The economics of slave breeding were set up in the Constitution. Slave states like South Carolina were able to negotiate a twenty-year extension of the international slave trade, with Charleston, South Carolina, being the main port. Little did they know that the day that agreement expired, Thomas Jefferson would end the international slave trade, causing southern plantations to rely entirely on domestically produced slaves. Virginia, Maryland, and other states had excess enslaved people due to the lower yield of tobacco caused by poor farming techniques. They made up for it by churning out as many enslaved people as possible by whatever means necessary to sell them down South, where they were needed to harvest sugar, rice, and cotton.
Depending on the wealth of the plantation, Christmas might be somewhat of a celebration even for the enslaved.

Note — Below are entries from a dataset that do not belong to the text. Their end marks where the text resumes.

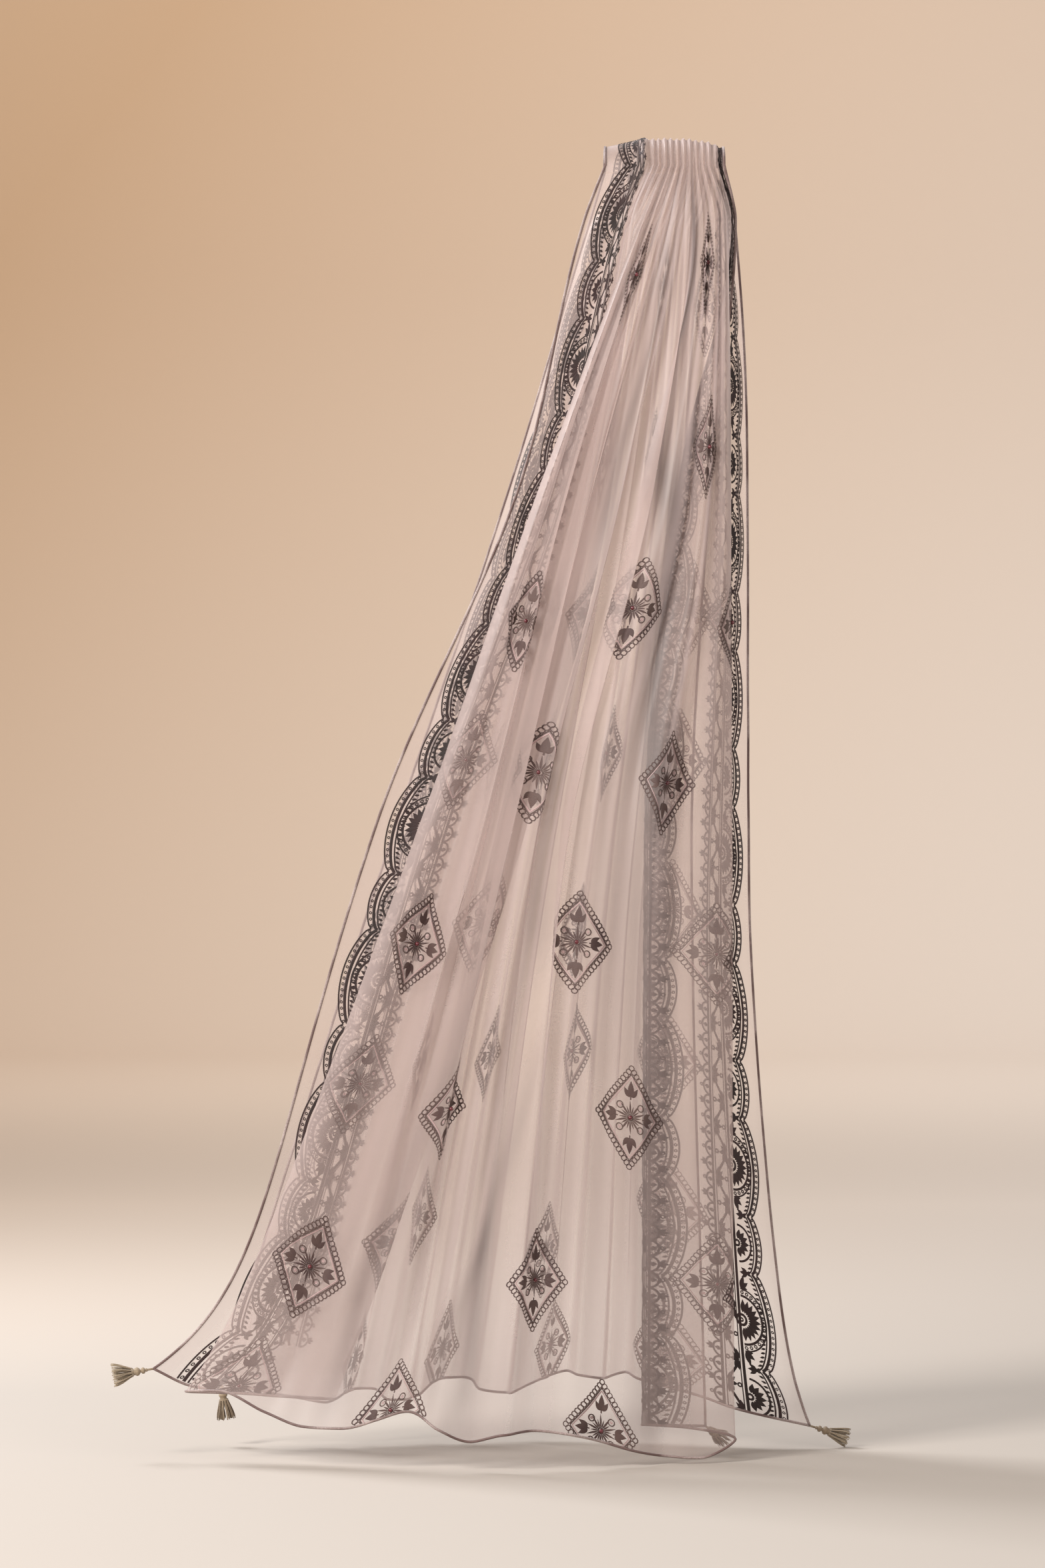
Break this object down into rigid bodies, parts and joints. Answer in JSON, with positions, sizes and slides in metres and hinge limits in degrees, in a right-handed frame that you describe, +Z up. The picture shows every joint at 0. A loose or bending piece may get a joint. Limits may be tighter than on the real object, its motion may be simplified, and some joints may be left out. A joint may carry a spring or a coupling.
{
  "type": "dupatta stole",
  "caption": "Sheer embroidered stole, gathered over a hold at its middle and hanging in fanned, pleated falls with a tassel at each corner.",
  "frame": {"origin": "the seat of the hold: the underside of the gathered cloth at its highest place, in the middle of the support's depth", "axes": "+Z up, +X along the support towards the back fall's right corner, the front fall faces -Y"},
  "size_m": [0.7077, 0.298, 1.2641],
  "materials": {
    "organza": "sheer plain weave, soft sheen",
    "tassel_thread": "matte twisted thread",
    "embroidery_thread": "dark stranded thread, slight sheen",
    "bead": "small polished beads"
  },
  "bodies": {
    "root": {"hand_fold": "organza", "front_fall": "organza", "back_fall": "organza", "tassel_front_left": "tassel_thread", "tassel_back_left": "tassel_thread", "tassel_back_right": "tassel_thread", "tassel_front_right": "tassel_thread"}
  },
  "joints": []
}
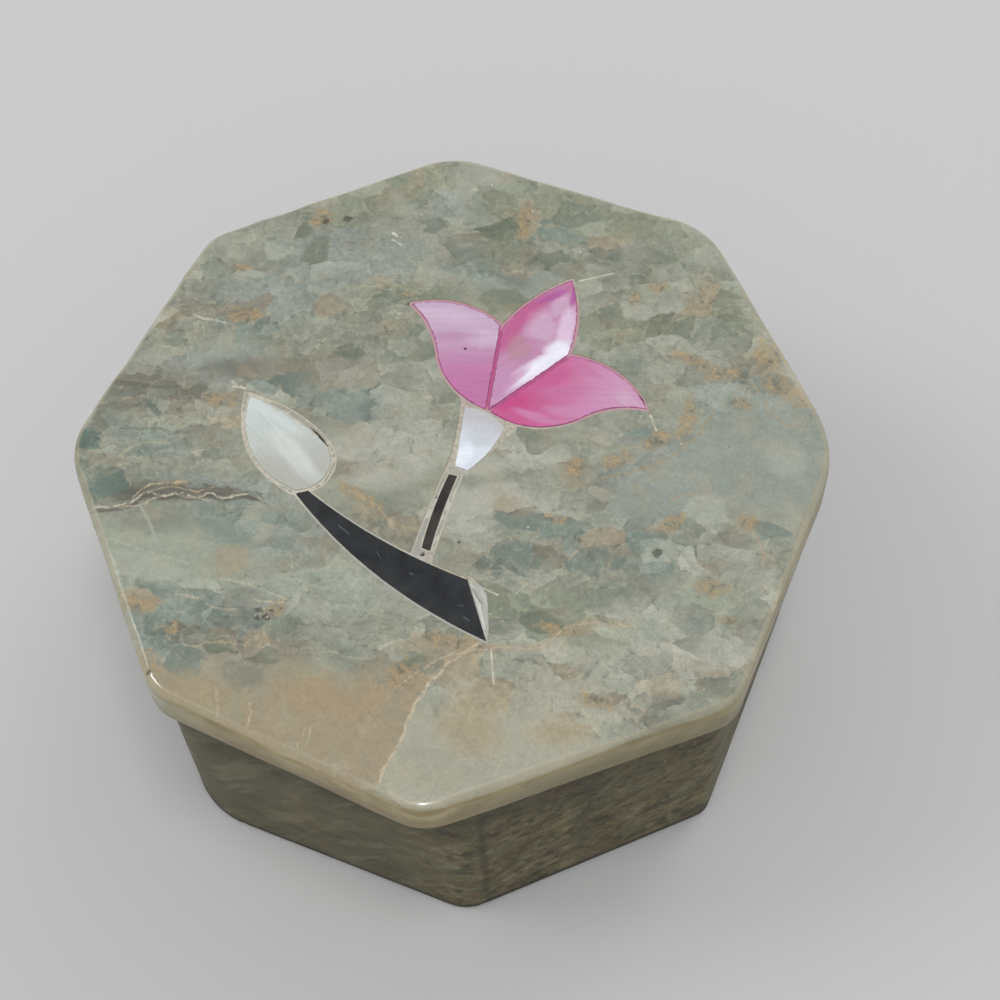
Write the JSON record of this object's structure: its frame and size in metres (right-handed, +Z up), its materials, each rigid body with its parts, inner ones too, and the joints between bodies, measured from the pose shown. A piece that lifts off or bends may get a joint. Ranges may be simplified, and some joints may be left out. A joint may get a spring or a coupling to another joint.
{
  "type": "trinket box",
  "caption": "Octagonal carved stone trinket box with a lift-off lid, and a lily on a branch of shell and black stone let into the lid's top.",
  "frame": {"origin": "on the rest plane, under the middle of the lid, which is the middle of the whole outline", "axes": "+Z up through the lid, along the way it lifts off; -Y out of the side that the lily's foot points to; +X to the right of that side"},
  "size_m": [0.0766, 0.077, 0.0363],
  "materials": {
    "soapstone_lid": "satin",
    "soapstone_base": "matte",
    "cement": "matte",
    "dyed_shell": "gloss",
    "white_shell": "gloss",
    "black_stone": "satin"
  },
  "bodies": {
    "base": {"base_box": "soapstone_base"},
    "lid": {"lid": "soapstone_lid", "inlay_cement": "cement", "petal_left": "dyed_shell", "petal_middle": "dyed_shell", "petal_right": "dyed_shell", "calyx": "white_shell", "bud": "white_shell", "stem": "black_stone", "branch": "black_stone"}
  },
  "joints": [
    {"name": "lid_lift", "type": "slide", "parent": "base", "child": "lid", "axis": [0, 0, 1], "range_m": [0, 0.045]}
  ]
}
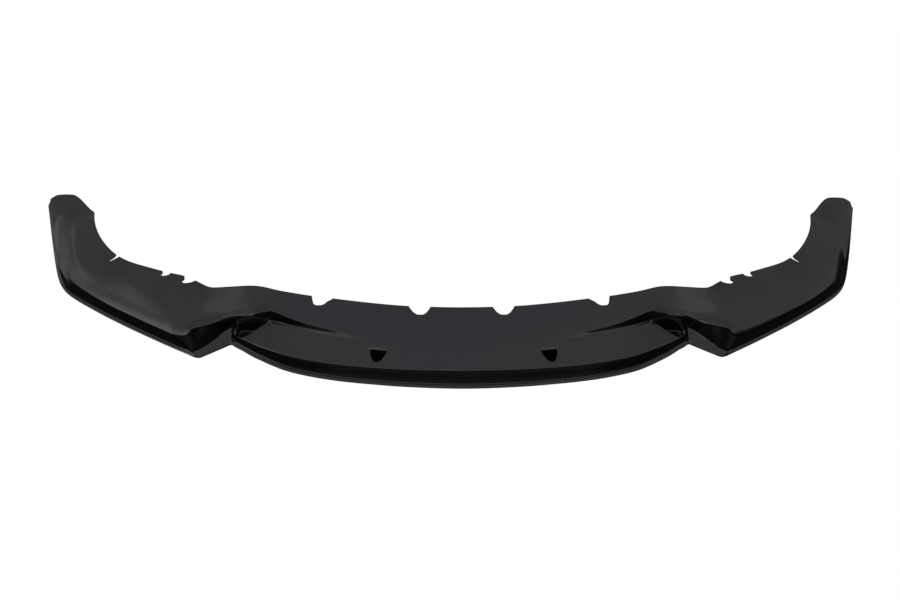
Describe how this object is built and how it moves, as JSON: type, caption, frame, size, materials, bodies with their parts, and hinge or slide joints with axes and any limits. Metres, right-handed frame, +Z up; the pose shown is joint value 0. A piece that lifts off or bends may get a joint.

They might receive special food, small gifts they weren’t expected to reciprocate, perhaps even a few days off. But it was all a set-up. Come New Year’s Day, families might be broken up and whatever slight joy might have come from small gifts was offset by tears and the destruction of homes.
As 2024 approaches, there is still reason for anxiety, like the beginning of any new year. There will be a presidential election; war rages in areas of the Middle East with the potential for expansion as the Russia/Ukraine war continues. These types of concerns existed throughout America’s slave history, whether it be the War of 1812, the Civil War, the enactment of Fugitive Slave laws, or the general risk associated with enslavement. Knowing that you could be killed without cause and there would be no punishment due to prevailing attitudes and laws like the Casual Killing Act of 1669, is called qualified immunity today.
Still, as a parent and now a grandparent, I’ve never had to fear having my offspring sold away on New Year’s to settle another man's debt. We’ll have to consider that progress.